▸ Stated task: Please copy the lines below exactly, from the first one through the line showing "return np.array(path), np.array(sides)".
- - - -
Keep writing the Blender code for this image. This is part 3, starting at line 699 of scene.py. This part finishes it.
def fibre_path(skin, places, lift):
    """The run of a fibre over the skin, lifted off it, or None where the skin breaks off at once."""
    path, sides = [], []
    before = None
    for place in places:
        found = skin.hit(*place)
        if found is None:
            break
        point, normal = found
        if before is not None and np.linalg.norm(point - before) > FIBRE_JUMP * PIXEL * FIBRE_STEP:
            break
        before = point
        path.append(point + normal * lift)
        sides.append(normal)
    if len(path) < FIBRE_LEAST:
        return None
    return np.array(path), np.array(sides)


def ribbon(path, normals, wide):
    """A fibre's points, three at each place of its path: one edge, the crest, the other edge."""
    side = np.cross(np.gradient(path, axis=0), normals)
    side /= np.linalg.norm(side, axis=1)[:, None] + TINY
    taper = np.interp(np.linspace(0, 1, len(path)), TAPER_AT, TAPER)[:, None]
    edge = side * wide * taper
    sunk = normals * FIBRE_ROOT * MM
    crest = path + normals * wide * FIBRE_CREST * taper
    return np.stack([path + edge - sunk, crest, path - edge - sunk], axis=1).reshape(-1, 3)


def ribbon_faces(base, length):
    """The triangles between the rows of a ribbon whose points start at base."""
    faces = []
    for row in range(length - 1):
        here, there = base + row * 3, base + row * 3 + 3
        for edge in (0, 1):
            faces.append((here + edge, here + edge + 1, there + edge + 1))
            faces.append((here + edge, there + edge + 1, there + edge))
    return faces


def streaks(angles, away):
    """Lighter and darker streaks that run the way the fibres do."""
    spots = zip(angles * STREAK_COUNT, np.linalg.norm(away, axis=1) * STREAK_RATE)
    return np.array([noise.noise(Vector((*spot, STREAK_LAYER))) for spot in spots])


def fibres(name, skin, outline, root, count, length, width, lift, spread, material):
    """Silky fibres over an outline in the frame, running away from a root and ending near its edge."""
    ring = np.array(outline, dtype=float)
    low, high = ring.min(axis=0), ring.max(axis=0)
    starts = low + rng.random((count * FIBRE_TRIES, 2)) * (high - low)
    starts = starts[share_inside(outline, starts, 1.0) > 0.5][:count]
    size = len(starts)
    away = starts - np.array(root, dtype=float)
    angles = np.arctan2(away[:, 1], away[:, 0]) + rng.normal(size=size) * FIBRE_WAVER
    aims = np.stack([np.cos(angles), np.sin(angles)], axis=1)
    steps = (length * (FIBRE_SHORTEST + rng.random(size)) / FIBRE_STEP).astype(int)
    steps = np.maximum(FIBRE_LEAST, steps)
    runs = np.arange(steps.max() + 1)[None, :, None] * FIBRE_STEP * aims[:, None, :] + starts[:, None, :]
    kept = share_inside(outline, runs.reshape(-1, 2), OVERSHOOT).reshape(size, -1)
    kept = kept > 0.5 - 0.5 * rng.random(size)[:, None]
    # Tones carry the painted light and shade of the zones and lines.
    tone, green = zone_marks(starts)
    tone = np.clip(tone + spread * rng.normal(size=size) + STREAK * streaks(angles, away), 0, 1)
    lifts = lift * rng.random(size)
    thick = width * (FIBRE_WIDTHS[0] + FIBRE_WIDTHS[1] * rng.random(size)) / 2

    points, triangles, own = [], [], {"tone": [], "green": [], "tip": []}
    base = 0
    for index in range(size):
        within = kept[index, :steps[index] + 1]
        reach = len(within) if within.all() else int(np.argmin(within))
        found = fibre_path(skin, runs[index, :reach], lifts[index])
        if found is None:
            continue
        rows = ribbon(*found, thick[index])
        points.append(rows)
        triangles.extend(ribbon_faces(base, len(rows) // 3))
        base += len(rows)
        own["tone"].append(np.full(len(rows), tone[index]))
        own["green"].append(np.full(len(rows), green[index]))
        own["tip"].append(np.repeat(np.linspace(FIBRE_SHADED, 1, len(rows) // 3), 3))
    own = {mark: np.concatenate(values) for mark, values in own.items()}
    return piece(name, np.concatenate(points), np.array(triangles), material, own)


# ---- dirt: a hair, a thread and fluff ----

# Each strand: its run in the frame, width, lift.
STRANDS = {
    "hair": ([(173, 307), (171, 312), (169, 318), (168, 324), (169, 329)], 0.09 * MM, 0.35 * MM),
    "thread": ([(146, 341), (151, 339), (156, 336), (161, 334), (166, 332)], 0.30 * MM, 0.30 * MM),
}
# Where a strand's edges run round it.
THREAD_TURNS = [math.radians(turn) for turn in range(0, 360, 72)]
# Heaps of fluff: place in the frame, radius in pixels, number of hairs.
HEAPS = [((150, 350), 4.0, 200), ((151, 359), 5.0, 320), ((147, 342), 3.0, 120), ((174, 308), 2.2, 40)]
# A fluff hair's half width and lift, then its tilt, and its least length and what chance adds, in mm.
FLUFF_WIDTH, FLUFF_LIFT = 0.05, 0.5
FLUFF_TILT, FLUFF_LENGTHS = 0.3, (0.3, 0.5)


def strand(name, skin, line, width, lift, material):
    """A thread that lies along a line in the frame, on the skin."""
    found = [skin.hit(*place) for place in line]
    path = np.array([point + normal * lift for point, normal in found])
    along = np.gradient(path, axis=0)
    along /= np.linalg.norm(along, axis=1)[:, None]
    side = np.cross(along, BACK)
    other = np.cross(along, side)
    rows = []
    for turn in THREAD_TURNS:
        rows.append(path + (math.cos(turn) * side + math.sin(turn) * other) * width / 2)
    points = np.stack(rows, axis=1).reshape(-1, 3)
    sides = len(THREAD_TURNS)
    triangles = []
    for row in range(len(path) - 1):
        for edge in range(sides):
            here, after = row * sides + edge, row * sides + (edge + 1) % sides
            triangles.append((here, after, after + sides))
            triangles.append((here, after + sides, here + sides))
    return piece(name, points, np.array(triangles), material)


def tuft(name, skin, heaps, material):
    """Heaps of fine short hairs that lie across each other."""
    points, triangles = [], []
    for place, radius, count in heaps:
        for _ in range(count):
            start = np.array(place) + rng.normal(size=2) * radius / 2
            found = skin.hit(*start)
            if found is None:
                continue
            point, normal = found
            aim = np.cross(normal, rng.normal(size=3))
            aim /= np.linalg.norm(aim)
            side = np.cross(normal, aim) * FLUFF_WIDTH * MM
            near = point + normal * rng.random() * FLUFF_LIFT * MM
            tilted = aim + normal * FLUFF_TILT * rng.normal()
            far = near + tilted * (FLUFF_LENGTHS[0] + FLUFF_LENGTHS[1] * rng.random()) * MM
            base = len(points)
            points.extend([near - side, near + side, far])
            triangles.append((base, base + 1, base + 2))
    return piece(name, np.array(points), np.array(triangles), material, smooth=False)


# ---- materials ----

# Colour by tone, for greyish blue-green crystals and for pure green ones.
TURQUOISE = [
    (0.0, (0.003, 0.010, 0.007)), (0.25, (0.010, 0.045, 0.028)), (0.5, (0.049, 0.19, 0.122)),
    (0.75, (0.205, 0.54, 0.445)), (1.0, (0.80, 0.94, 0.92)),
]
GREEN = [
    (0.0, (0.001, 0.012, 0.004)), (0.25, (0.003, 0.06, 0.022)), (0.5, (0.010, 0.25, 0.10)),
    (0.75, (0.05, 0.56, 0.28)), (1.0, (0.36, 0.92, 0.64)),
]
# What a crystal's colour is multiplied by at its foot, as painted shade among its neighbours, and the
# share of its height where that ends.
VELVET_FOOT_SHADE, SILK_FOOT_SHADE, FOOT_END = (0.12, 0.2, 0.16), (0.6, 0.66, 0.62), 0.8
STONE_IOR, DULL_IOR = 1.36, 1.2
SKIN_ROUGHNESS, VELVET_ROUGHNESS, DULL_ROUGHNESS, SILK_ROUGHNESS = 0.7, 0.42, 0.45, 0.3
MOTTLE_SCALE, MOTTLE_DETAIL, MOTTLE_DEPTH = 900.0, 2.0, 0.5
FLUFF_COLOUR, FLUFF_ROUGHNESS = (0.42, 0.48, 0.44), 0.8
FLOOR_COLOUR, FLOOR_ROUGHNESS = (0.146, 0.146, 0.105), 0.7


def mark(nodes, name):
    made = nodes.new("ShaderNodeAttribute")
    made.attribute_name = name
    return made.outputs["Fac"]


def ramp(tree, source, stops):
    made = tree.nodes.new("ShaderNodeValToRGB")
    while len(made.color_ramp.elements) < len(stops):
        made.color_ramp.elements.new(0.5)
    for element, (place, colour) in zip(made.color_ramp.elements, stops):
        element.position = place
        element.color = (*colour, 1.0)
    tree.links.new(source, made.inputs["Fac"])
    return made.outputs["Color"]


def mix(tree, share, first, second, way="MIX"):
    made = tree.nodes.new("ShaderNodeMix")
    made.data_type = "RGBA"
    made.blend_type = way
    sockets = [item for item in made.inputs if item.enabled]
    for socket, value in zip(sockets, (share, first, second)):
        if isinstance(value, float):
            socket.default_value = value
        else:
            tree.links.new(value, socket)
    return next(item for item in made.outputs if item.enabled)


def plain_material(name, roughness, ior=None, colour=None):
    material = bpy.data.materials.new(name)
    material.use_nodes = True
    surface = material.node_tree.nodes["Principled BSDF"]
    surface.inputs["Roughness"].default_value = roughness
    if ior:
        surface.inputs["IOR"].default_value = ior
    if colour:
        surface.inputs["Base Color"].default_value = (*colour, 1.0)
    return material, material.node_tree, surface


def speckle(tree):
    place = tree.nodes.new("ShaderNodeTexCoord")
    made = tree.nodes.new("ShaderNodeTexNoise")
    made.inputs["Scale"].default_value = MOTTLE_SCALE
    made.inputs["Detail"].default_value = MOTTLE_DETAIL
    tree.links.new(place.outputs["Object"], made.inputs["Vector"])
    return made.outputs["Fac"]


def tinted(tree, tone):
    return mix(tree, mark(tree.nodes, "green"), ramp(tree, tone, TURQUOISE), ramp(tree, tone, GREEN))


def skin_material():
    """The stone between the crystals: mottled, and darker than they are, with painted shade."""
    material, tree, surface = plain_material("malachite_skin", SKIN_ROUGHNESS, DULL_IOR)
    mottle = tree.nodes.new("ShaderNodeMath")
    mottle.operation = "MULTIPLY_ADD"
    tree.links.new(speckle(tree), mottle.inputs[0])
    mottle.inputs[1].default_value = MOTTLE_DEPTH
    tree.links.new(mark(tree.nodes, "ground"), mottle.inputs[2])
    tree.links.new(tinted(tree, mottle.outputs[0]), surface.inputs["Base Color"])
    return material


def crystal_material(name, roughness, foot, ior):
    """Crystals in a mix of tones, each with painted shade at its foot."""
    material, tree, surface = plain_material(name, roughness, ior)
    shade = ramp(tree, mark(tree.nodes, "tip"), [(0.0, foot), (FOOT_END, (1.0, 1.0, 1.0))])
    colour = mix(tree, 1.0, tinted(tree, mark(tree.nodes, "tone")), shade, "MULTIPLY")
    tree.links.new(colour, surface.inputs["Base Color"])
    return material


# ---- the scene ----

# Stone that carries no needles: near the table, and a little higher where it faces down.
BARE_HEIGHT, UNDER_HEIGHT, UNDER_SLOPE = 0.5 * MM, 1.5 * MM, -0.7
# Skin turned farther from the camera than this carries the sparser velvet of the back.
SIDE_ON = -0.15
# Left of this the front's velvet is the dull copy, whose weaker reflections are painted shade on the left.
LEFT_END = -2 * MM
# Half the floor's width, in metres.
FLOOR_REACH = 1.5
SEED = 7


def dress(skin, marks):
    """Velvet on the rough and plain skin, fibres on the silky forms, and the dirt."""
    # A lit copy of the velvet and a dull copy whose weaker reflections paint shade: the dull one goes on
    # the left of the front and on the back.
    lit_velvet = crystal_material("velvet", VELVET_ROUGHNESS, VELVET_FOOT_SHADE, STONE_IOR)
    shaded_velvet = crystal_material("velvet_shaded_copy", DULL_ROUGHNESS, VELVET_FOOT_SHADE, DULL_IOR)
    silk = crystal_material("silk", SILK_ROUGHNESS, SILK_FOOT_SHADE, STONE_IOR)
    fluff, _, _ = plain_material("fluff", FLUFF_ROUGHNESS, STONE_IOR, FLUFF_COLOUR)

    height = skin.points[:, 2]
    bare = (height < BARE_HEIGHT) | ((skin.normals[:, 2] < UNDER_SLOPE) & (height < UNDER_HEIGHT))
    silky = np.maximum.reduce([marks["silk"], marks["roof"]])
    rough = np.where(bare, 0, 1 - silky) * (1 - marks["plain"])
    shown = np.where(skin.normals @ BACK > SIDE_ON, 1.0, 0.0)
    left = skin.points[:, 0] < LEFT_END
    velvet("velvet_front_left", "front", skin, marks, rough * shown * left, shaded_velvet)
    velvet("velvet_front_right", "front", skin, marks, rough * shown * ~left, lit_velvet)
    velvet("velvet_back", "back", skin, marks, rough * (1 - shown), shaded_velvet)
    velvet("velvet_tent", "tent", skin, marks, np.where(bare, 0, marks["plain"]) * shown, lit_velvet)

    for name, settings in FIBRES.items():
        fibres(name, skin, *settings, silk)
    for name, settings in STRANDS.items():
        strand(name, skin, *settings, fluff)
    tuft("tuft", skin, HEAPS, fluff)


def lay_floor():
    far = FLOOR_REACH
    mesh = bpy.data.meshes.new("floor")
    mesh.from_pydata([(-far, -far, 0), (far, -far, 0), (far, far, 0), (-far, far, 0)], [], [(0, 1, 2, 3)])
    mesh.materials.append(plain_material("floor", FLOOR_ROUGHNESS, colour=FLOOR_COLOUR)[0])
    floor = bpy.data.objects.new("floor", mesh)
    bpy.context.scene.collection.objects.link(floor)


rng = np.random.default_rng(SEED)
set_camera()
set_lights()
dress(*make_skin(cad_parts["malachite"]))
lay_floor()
- - - -
▸ Task solution:
Keep writing the Blender code for this image. This is part 3, starting at line 699 of scene.py. This part finishes it.
def fibre_path(skin, places, lift):
    """The run of a fibre over the skin, lifted off it, or None where the skin breaks off at once."""
    path, sides = [], []
    before = None
    for place in places:
        found = skin.hit(*place)
        if found is None:
            break
        point, normal = found
        if before is not None and np.linalg.norm(point - before) > FIBRE_JUMP * PIXEL * FIBRE_STEP:
            break
        before = point
        path.append(point + normal * lift)
        sides.append(normal)
    if len(path) < FIBRE_LEAST:
        return None
    return np.array(path), np.array(sides)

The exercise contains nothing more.